Linda Kohar Leveraged Her Tri-C Degree to Build a Career in IT
Today, Linda Kohar is in the midst of a two-year term on Parma City Council — something she never envisioned as a young mother studying data processing at Cuyahoga Community College (Tri-C®).
“It was quite a shock to go from carefree teenager to the responsibilities of motherhood,” remembers Kohar, who married and started a family soon after graduating from high school. Realizing that she wanted to earn a college degree, she enrolled at Tri-C on the advice of a friend. Affordable, flexible and close to home, the College made it easy to care for her two young children while pursuing her education.

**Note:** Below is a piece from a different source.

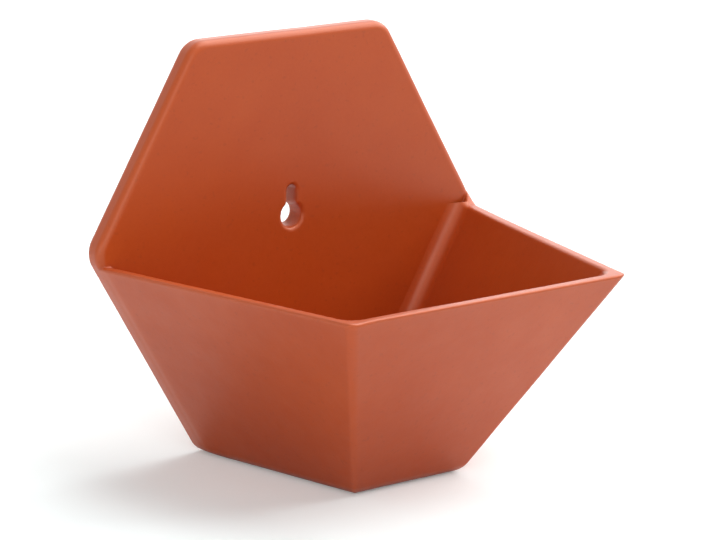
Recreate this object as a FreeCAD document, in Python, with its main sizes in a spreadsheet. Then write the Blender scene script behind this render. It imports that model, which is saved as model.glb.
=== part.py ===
import FreeCAD, Part
import os
import Sketcher

# A wall planter of glazed stoneware slabs: a thick hexagonal back plate with a
# keyhole, and a faceted pocket luted to its lower half.
#
# Frame, in millimetres: +Z up, +X to the right as one faces the planter, and the
# pocket points along -Y.  The origin is the middle of the flat base that the
# planter stands on, so the back plate's wall side is half a base depth behind it.

DIMENSIONS = (
    ("plate_width", 200, "back plate across its two widest corners"),
    ("plate_top_width", 100, "top edge of the back plate"),
    ("plate_bottom_width", 88, "bottom edge of the back plate"),
    ("plate_height", 178, "base to the top edge"),
    ("plate_thickness", 9, "slab of the back plate"),
    ("corner_radius", 11, "rounding of the hexagon's corners"),
    ("edge_radius", 2, "rounding of the back plate's edges"),
    ("rim_height", 91, "base to the level rim of the pocket"),
    ("corner_rise", 3, "rim to the level of the plate's two widest corners"),
    ("rim_front_width", 144, "front edge of the rim"),
    ("rim_depth", 143, "wall side of the plate to the front edge of the rim"),
    ("base_depth", 90, "wall side of the plate to the front edge of the base"),
    ("wall_thickness", 4.5, "slabs of the three pocket walls"),
    ("floor_thickness", 6, "slab of the pocket floor"),
    ("crease_radius", 6.5, "outer creases between the walls"),
    ("base_radius", 8, "outer edges of the base"),
    ("rim_radius", 0.9, "edges of the rim"),
    ("bead_radius", 6, "hollow face of the seam bead inside the pocket"),
    ("bore_rise", 8, "rim to the middle of the keyhole's bore"),
    ("bore_diameter", 11, "bore that a screw head passes"),
    ("slot_width", 5.2, "slot that the screw shank slides up"),
    ("slot_rise", 10.4, "middle of the bore to the middle of the slot's round end"),
    ("keyhole_radius", 1, "soft edge all round the keyhole"),
    ("pad_diameter", 14, "felt pads on the wall side"),
    ("pad_thickness", 1.5, "felt pads"),
    ("pad_spread", 70, "middle of one pad to the middle of the other"),
    ("pad_height", 20, "base to the middle of the pads"),
)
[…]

After completing an associate degree in business data processing, Kohar accepted a job as an EDP auditor at Central Bank in downtown Cleveland. Her skills in the cutting-edge field helped her obtain subsequent positions at the Cuyahoga County Data Center and Standard Oil (now BP).
“At BP, I was able to build upon my skills and gain a great deal of experience in the corporate world,” Kohar said. “However, I still only had an associate degree. I wanted to obtain a four-year degree in computer science.”
She enrolled at Cleveland State University but soon realized that balancing a full-time job with school and a busy home life was extremely difficult. When her supervisor suggested looking into a weekend program at Baldwin Wallace University, she jumped at the chance — transferring her Tri-C credits and eventually completing a bachelor’s degree in business administration.
“Both degrees enabled me to obtain a good-paying, professional position where I was valued and respected,” she said.
After retiring from a long and rewarding career in information technology, Kohar decided to pursue her lifelong interest in politics. As councilwoman for Parma’s Ward 8, she responds to resident requests, reviews pending legislation for possible passage and participates in community events.
But she hasn’t forgotten the place that made it all possible.
“Tri-C makes it easy to schedule your education around your other commitments,” Kohar said. “It’s a great opportunity to get a two-year degree and transfer to a four-year institution. With careful planning, your credits will transfer — and you’ll save a lot of money.”